We can look at the profiler from before/after:

after;

This is great, execution time went down by a lot and all is happy.

The multi stream openmp code is as fast as the do concurrent code without overlapping computation. Probably because of better resource allocation, I haven’t explored why yet.

This is however, a very small toy example. I was wondering if I could use $omp target nowait regions to overlap do concurrent kernels:

!$omp target nowait 
do concurrent (i=1:10,j=1:15,k=1:27)
  a(i,j,k) = 0.0
end do 
!$omp end target 

!$omp target nowait 
do concurrent (i=1:10, j = 4:24, k=1:2)
do i = 1,10 ; do j = 4,24 ; do k = 1,2
 b(i,j,k) = 77.0
end do 
!$omp end target 

!$omp taskwait 

This compiles and runs and produces the correct results, but it is very slow and the computations are not overlapped. The slowness comes from the do concurrent not being actually launched on the GPU. Slowness seems to stem from the number of teams/gangs launched:

DC: num_gangs=56244 num_workers=1 vector_length=128 grid=12x4687 block=128

OpenMP: kernelname=nvkernel_MAIN__F1L37_4_ grid=<<<439454,1,1>>> block=<<<128,1,1>>> shmem=0b

So, I wonder if anyone has experience with launching overlapping do concurrent loops on the GPU to overlap independent computations? If you’re curious to find my working dummy code: learning_tools/fortran/asynch at main · JorgeG94/learning_tools · GitHub

You’ll just need a GPU. I’ve only tested the nvidia compilers 24.9 and 25.5

To profile: nsys profile –stats=true

5 Likes

I do not have (not aware of) a Fortran compiler available that will apply multiple threads to do concurrent. Fortran users certainly need a database that lists the status of all Fortran compilers and their development timelines for including do concurrent as multi-thread.
I expect that some Fortran compilers (Gfortran possibly?) will emulate do concurrent as !$OMP PARALLEL DO.
However, given the availability, I have a question about the viability of many do concurrent workloads as being suitable for multi-threading as all the examples listed would be better emulated with simd instructions.

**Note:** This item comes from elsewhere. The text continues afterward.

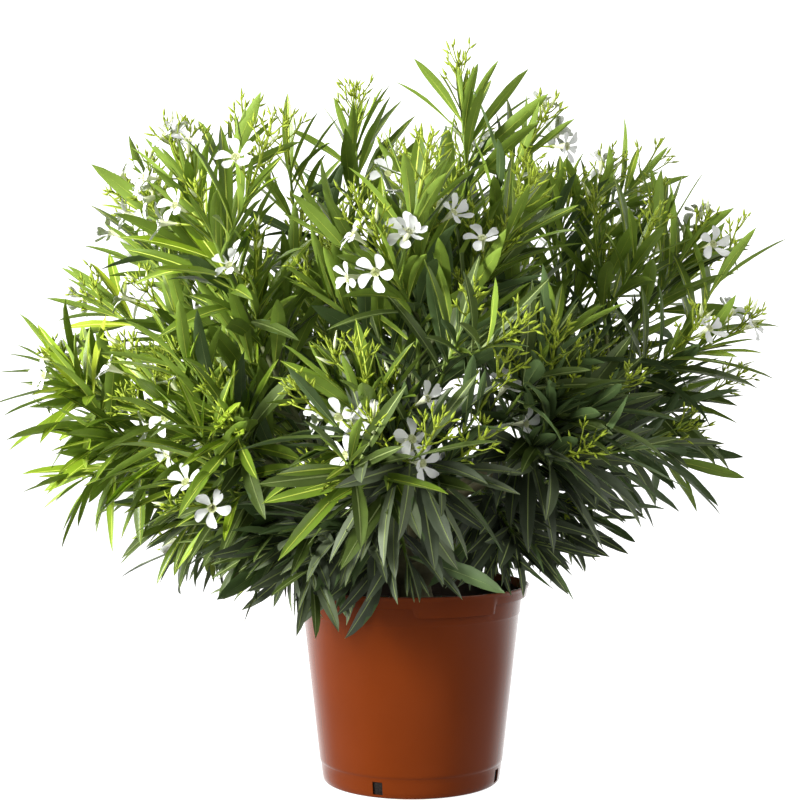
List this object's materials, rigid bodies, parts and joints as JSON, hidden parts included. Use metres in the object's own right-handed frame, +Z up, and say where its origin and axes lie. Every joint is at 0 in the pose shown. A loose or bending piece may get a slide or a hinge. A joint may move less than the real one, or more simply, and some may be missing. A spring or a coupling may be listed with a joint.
{
  "type": "potted oleander",
  "caption": "Bushy white-flowered oleander shrub in a round plastic growing pot; a full dome of whorled lance-shaped leaves on forked boughs that stands on the pot's flat underside.",
  "frame": {"origin": "middle of the pot's flat underside", "axes": "+Z up along the pot's axis, -Y towards the side the picture shows, +X to the right of that view"},
  "size_m": [0.9428, 0.8067, 0.8668],
  "materials": {
    "pot_plastic": "satin terracotta-brown moulded plastic",
    "compost": "dark crumbly compost with fibres and bark chips",
    "bark": "smooth grey-olive bark with fine pores and ring scars",
    "foliage": "leathery green leaves with a pale midrib, and white flowers"
  },
  "bodies": {
    "root": {"pot": "pot_plastic", "compost": "compost", "short_stem": "bark", "bough_front": "bark", "bough_front_right": "bark", "bough_right": "bark", "bough_back_right": "bark", "bough_back": "bark", "bough_back_left": "bark", "bough_left": "bark", "bough_front_left": "bark", "foliage_front_low": "foliage", "foliage_front_mid": "foliage", "foliage_front_high": "foliage", "foliage_front_right_low": "foliage", "foliage_front_right_mid": "foliage", "foliage_front_right_high": "foliage", "foliage_right_low": "foliage", "foliage_right_mid": "foliage", "foliage_right_high": "foliage", "foliage_back_right_low": "foliage", "foliage_back_right_mid": "foliage", "foliage_back_right_high": "foliage", "foliage_back_low": "foliage", "foliage_back_mid": "foliage", "foliage_back_high": "foliage", "foliage_back_left_low": "foliage", "foliage_back_left_mid": "foliage", "foliage_back_left_high": "foliage", "foliage_left_low": "foliage", "foliage_left_mid": "foliage", "foliage_left_high": "foliage", "foliage_front_left_low": "foliage", "foliage_front_left_mid": "foliage", "foliage_front_left_high": "foliage"}
  },
  "joints": []
}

With The !$OMP implementations that I have used (ifort and Gfortran) the thread start-up overhead is prohibitive for a practical improvement. Indeed, the do concurrent restriction for pure functions removes most significant workloads as an option.
I wonder if those who have proposed do concurrent (or Forall) as a Fortran pathway to multi-threading have experienced any usage where the thread startup overhead has been overcome and improved performance achieved ?
The addage for OpenMP / SIMD usage is : Multi-thread the outer loop and vectorise the inner loop. With existing compilers, the outer loop must do a lot of work to be effective and setting an array element to a value is not sufficient.

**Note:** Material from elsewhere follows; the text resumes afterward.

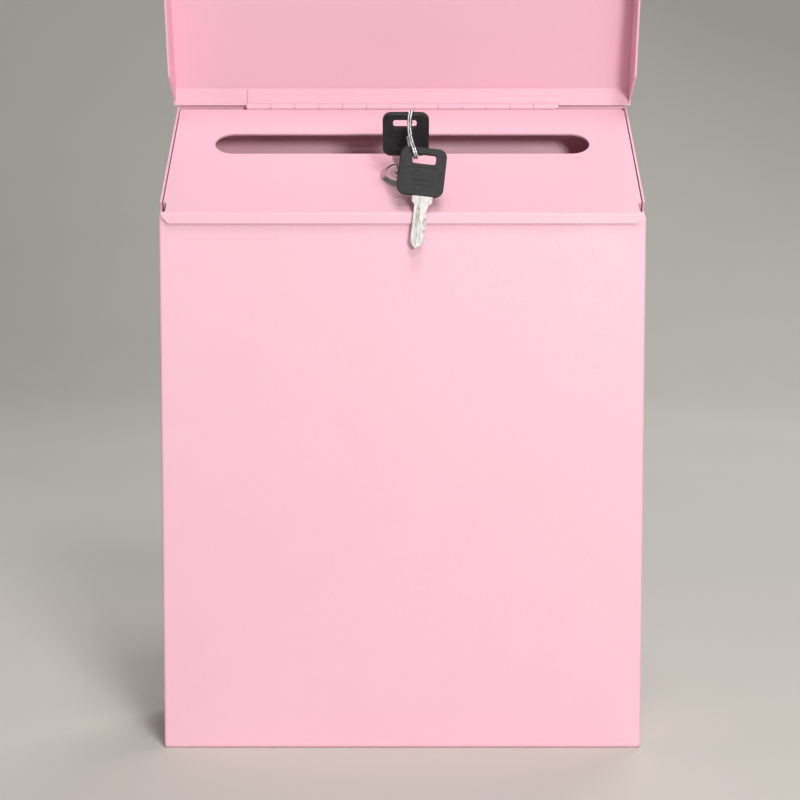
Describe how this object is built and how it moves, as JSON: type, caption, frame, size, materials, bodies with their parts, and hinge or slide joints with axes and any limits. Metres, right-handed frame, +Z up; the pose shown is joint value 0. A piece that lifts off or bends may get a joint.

( note: in the example collapse is only effective if number of threads >> 10; the outer loop size, as a 10 fold improvement without collapse would be a significant potential gain and the collapse overhead would show little further improvement. Perhaps the following essential change may be effective
!$omp loop collapse(2)
do k = 1,2 ; do j = 4,24 ; do i = 1,10

Even in this case with the correct memory usage order, if do k = 1,2 achieved a 50% performance improvement, that would be significant, in comparison to results that have been reported in recent usage studies
)

Can there be more discussion of what practical improvements can be achieved with do concurrent, multi-thread implementations ?
Are they only very niche calculation cases ?

1 Like

TL;DR: when using hybrid do concurrent + OpenMP/OpenACC paralellization, the transformations appear to depend heavily on the implementation (compiler flags).

I think the best option here would be the OpenMP 6.0 amendments, that allow using the target [teams] loop construct on do concurrent blocks. Quoting the Intel Fortran documentation:

OpenMP 6.0 specifications added support for specifying “loop” constructs on DO CONCURRENT. This enables you to offload DO CONCURRENT loops using OpenMP target construct on DO CONCURRENT loops. It also enables you to control the data transfers using OpenMP mapping clauses.

In this case you could also use the num_teams clause on the omp teams loop directive for program control. I’m not sure if the Nvidia compilers support the use of loop on do concurrent loops.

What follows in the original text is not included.